A
pandemia dos autorretratos com ajuda de um bastão de cem centímetros
constata a valorização excessiva da imagem
Denise
Molinaro
Não
era para eu estar viva escrevendo este texto. Dia desses fui atingida
por um pau de selfie nas imediações da Avenida Paulista, região na
qual eu transito diariamente por conta do trabalho.
Com
ego do tamanho da Rússia e uma imobilização de sorrisos
anti-espontaneidade, um grupo de estudantes se uniu em frente ao MASP
em busca do melhor ângulo. Eu, que passava por lá a caminho de
casa, ganhei de presente um galo na cabeça. Não fosse ágil, teria
sido afetada por outras dezenas de paus de selfie, cada integrante do
grupo tinha o seu.
Bem
feito pra mim que resolvi atravessar a rua no momento em quem os
adolescentes narcisistas vestiam a máscara da alegria em cliques
fotográficos ignorando tudo o que estava ao redor.
Antes
da abordagem psicanalítica do tema vamos à explicação técnica: o
tal do pau de selfie foi o gadget que mais bombou no Natal passado. O
acessório que acopla smartphones e câmeras GoPro tem alguns botões
e uma interface Bluetooth e permite que selfies mais amplas sejam
feitas sem que se corte a cabeça ou o braço de alguém. O produto
garante ergonomia perfeita às capturas dos narcisos que andam em
bandos vociferando em imagens a própria felicidade.
Os
detentores de paus de selfie são pessoas que se tornaram objetos de
seus próprios fascínios, cientes ou não de seu poder de atração,
ou ainda da falta deste.
A
ideia de esticar um cabo metálico de um metro no meio da galera para
tirar uma foto da própria fuça estudando com afinco o melhor ângulo
fez do ato de fotografar um verdadeiro vexame. A pandemia de selfies,
se analisada como ato comportamental repetitivo, pode ser considerada
tão grave quanto à expansão do Ebola.
Por
trás das manobras que permitem que o fotógrafo seja fotografado,
noto uma sede à divulgação dos "paradisíacos"

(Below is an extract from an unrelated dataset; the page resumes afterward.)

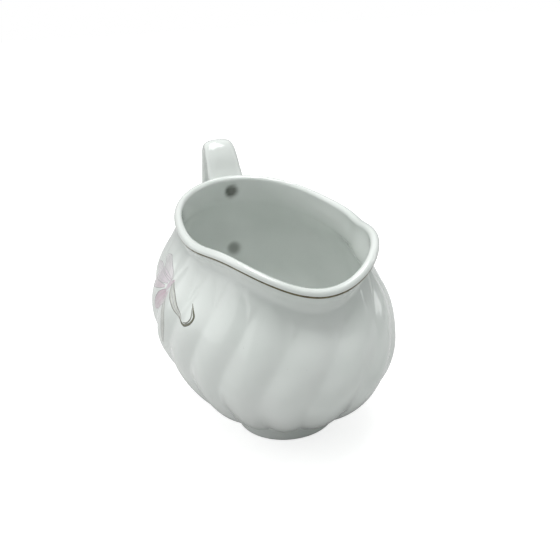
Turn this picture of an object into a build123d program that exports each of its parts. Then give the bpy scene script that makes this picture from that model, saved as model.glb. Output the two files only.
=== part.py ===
from build123d import *
import math
import os

# Porcelain cream jug: an oval, pot-bellied bowl with sixteen swirling lobes, a rolled lip
# that runs down to a broad pouring end, a strap ear handle, a low foot ring, a gilt line
# under the lip and an on-glaze flower spray on each flank near the handle.
# Frame: origin in the middle of the foot ring's resting plane, +Z up, +X to the pouring
# end, handle on -X. All sizes in millimetres.

# ---------------------------------------------------------------- driving dimensions
# lip centre line, as cosine series in the plan angle (0 = pouring end, 180 = handle)
LIP_R = (36.54, -3.43, 7.98, -0.53, 0.60, -0.38, -0.32)
LIP_Z = (73.25, -5.45, 0.03, -2.31, -0.93, -0.82, -0.16)
LIP_ROUND = 1.6            # radius of the rolled lip
NECK_PINCH = (1.11, 2.21, 0.34)    # neck inside the lip line, cosine series
NECK_DROP = (6.24, 1.99)           # neck below the lip line
NECK_LEAN = (-0.63, 0.256)         # inward lean of the wall as it reaches the neck
UPPER_FULL = (1.55, 1.09)          # fullness of the shoulder at the belly and at the neck
BELLY_R = (46.05, -7.155, 5.86)
BELLY_Z = (38.43, -3.97)
BASE_R = 18.4              # where the bowl leaves the foot ring
BASE_Z = 5.8
BASE_LEAVE = (0.98, 0.2)   # direction in which the wall leaves the foot ring
LOWER_FULL = 0.761
WALL = 2.6                 # bowl wall
FLOOR_Z = 9.0              # flat middle of the floor inside
FLOOR_R = 11.0

LOBES = 16
LOBE_DEPTH = 1.7           # groove to crown at the fullest
LOBE_INSIDE = 0.35         # share of the lobes that shows inside
LOBE_SWIRL = 22.0          # degrees that a groove turns from low to high
LOBE_START = -35.0         # plan angle of one groove low on the bowl
LOBE_TURN_Z = (22.0, 62.0)
LOBE_TOP = 10.0            # lobes end this far below the lip line
LOBE_FADE = 10.0
GROOVE_SOFT = 0.22

FOOT_R_LOW = 18.1
FOOT_R_TOP = 18.3
FOOT_IN_LOW = 15.2
FOOT_IN_TOP = 14.4
FOOT_EDGE = 0.7

HANDLE_PATH = [            # x, z of the strap's middle, upper root to lower root
    (-46.8, 72.4),
    (-50.6, 77.6),
    (-53.4, 83.2),
    (-55.8, 88.8),
    (-59.2, 92.9),
    (-63.0, 90.8),
    (-67.0, 83.6),
    (-70.2, 75.0),
    (-71.2, 66.4),
    (-69.2, 58.6),
    (-64.4, 53.6),
    (-56.0, 51.0),
]
HANDLE_Y = 0.6             # the strap is luted on a little off the middle plane
HANDLE_W = (14.6, 14.0, 13.0, 11.4, 10.4, 10.0, 10.0, 10.4, 11.2, 12.4)   # width, evenly along
HANDLE_T = (7.2, 6.4, 5.8, 5.2, 5.0, 4.9, 4.9, 5.0, 5.4, 6.2)        # and its thickness
ROOT_HOLE_D = 5.4          # hollow in each end of the handle, open to the inside
ROOT_HOLE_HIGH = (76.2, 5.4)   # height, depth behind the inner wall face
ROOT_HOLE_LOW = (51.9, 5.0)

GILT_WIDTH = 0.9
GILT_ANGLE = -28.0         # position round the lip's section, from outward, downward

SKIN = 0.15                # thickness allowed for the fired-on gold and colour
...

relacionamentos humanos nas redes sociais. Quanto mais likes na
autoimagem, mais bem quisto eu sou.
A
busca pela popularidade revela a afinidade da sociedade atual com o
mundo das fofocas e da aceitação, assim como a análise da imagem
da vida alheia. Não importa o que eu sou, importa o que a foto
mostra que eu seja e quantos likes eu ganho nela.
O
modismo vem ancorado na vontade exagerada de ter a vida acessada
deliberadamente nas redes sociais, não à toa as empresas de
tecnologia foram obrigadas a evoluir a qualidade de suas câmeras
frontais nos smartphones a fim de ganhar essa parcela de narcisistas
disposta a pagar mais pelo gadget que ofereça o melhor
enquadramento.
Tem
gente que viaja o mundo e não consegue fotografar sequer um ponto
turístico, todo atenção está voltada para o clique em si próprio.
É possível que o egocentrismo cegue o ser humano para o que está a
sua volta?
Como
seria se espelhos circundassem seu corpo e para onde você olhasse
encontrasse apenas a si mesmo? Uma overdose de você. Penso que o
mundo tem muito mais coisas interessantes a oferecer, confere?
Um
dos repórteres que trabalha comigo trouxe a informação que uma
empresa americana aproveitou o sucesso do pau de selfie e criou o
‘Belfie Stick’, uma versão do utensílio para reproduzir imagens
em ângulo perfeito da própria bunda. Quando ele pediu minha opinião
eu apenas disse: “preferia ter nascido em 1950”.